Un nouveau personnage de sinistre réputation entre en scène au mois d’août 2020 : le Groupe SOS, qu’une rapide recherche permet d’identifier comme cette espèce bien connue de start-up déguisée en « association à but non lucratif », machine à gentrifier plus que structure visant à créer du commun. À son actif on retrouve par exemple le projet Coco Velten à Marseille (fondé en coopération avec Yes We Camp, association qui représente également une certaine idée de la gentrification de la culture squat), mais aussi un contentieux avec les syndicats qualifiant le patron du groupe d’« entrepreneur du social ». Car Jean-Marc Borello, proche de la Macronie a fait fortune dans ce qu’il est coutume d’appeler pudiquement « l’économie sociale et solidaire », si bien qu’il ressemble aujourd’hui plus à un magnat de l’immobilier qu’au militant LGBT qu’il fut dans les années 1980-1990. Cette entreprise, a signé une promesse de vente dans le plus grand secret, court-circuitant le dialogue en cours, substituant à la menace de l’expulsion celle, plus insidieuse, de la récupération. Le stratagème est connu : marchandiser le travail gratuit fourni par des associations de bénévoles et la réputation lentement construite d’un lieu (une aubaine en termes de « recherche et développement » et de « marketing ») y apposer le vernis de l’endroit branché, et en récolter les fruits. Dans ce marasme politico-financier (la mairie de Paris refuse obstinément de prendre parti pour l’association), la Clef continue de résister, bravant le froid à l’occasion d’une projection en plein air (en partenariat avec la SRF) et inondant les réseaux sociaux de copyfights, ciné-missives et ciné-tracts, appelant à soutenir le cinéma.

Et maintenant ?

C’est dans ce contexte que s’est tenue ce matin la conférence de presse de La Clef, en distanciel, afin d’exposer la nature du rapport de force entre ce géant de l’économie sociale et solidaire et les bénévoles qui continuent d’occuper le cinéma. Avec ses 17 000 salarié·e·s, ses 550 lieux partout en Europe et sa surenchère de 200 000 euros (en plus des 4 millions déjà demandés par le propriétaire), les ambitions du Groupe SOS sont incompatibles avec ce que représente la Clef. Des ambitions d’ailleurs assez opaques : une simple note d’intention a été mise sur la table au moment de la proposition d’achat par les représentants d’SOS, contre le projet présenté par les occupant·e·s de la Clef, élaboré depuis le terrain. Cette note, bien que succincte, laisse entendre que le cinéma serait voué à devenir une sorte de succursale de la pépinière Commune image et aucune précision supplémentaire sur une possible coopération avec l’association n’a lors de la rencontre entre l’association et le groupe tenue le 13 janvier sous l’égide du Cabinet Culture de la Mairie de Paris.

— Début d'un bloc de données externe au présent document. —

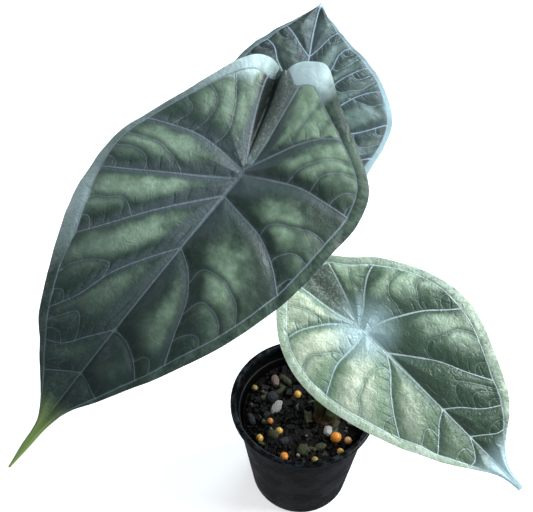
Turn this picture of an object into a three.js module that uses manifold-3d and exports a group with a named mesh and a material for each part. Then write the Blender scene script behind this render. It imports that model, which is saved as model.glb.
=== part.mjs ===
// A potted dragon scale alocasia: three quilted, veined leaves on slender stalks that
// rise from one short crown, in a round black nursery pot filled with a gritty mix.
// Millimetres, +Z up. The origin is the centre of the pot's flat underside.
import * as THREE from 'three';
import { mergeVertices } from 'three/addons/utils/BufferGeometryUtils.js';
import Module from 'manifold-3d';

const wasm = await Module();
wasm.setup();

// Driving dimensions

const POT_HEIGHT = 69;
const POT_RIM_RADIUS = 35;
const POT_BASE_RADIUS = 25;
const POT_WALL = 1.2;
const POT_LIP_WIDTH = 2.6;
const POT_LIP_HEIGHT = 2.6;
const POT_STEP_DEPTH = 8;
const POT_SIDES = 44;
const DRAIN_HOLES = 6;
const DRAIN_RADIUS = 3;
const DRAIN_CIRCLE = 17;

const GAP = 0.3;
const SOIL_TOP = 57;
const SOIL_SIDES = 36;
const SOIL_RINGS = [28.5, 24, 19, 14];
const CROWN_CENTRE = [11, -1];
const CROWN_RADIUS = 7;
const CROWN_BOTTOM = 45;
const CROWN_TOP = 60;

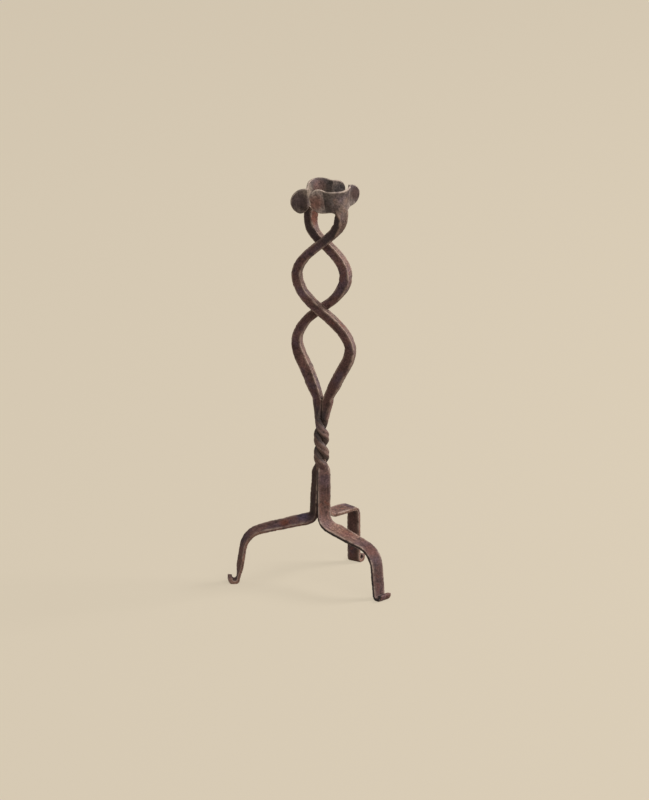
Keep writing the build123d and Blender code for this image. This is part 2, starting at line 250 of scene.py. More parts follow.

La prédation dont fait objet La Clef inquiète les autres structures du réseau des lieux de culture indépendants de la ville, qui se savent convoitées par ce type d’opérations immobilières. Car comme le rappelle Lucie Lambert, présidente du Réseau Actes if qui accompagne l’association Home Cinéma, ce qui se déroule dans ce petit cinéma indépendant du cinquième arrondissement cristallise le problème de la pression foncière parisienne qui met en péril la possibilité même de loger la création dans la capitale et, par conséquent, les droits culturels des habitant·e·s. Une telle acquisition par le Groupe SOS constituerait un précédent en termes de spéculation sur les biens culturels et sonnerait l’ouverture d’un grand marché des lieux artistiques indépendants parisiens, facilité par les conséquences de la crise sanitaire. La rumeur savamment entretenue de la « médiation en cours » entre Home Cinéma et SOS sert ce narratif du sauvetage de la culture par un « entreprenariat éthique », dont la façade sociale permet à la Mairie d’appuyer les transactions sans trop avoir l’air de trahir ses promesses de campagne – l’appui à La Clef faisant partie des engagements pris par l’équipe sortante lors des dernières municipales. L’enjeu dépasse donc le cas d’un cinéma : extraire La Clef de ce marché immobilier violent serait un signal fort pour les autres espaces culturels menacés par la crise et la spéculation foncière.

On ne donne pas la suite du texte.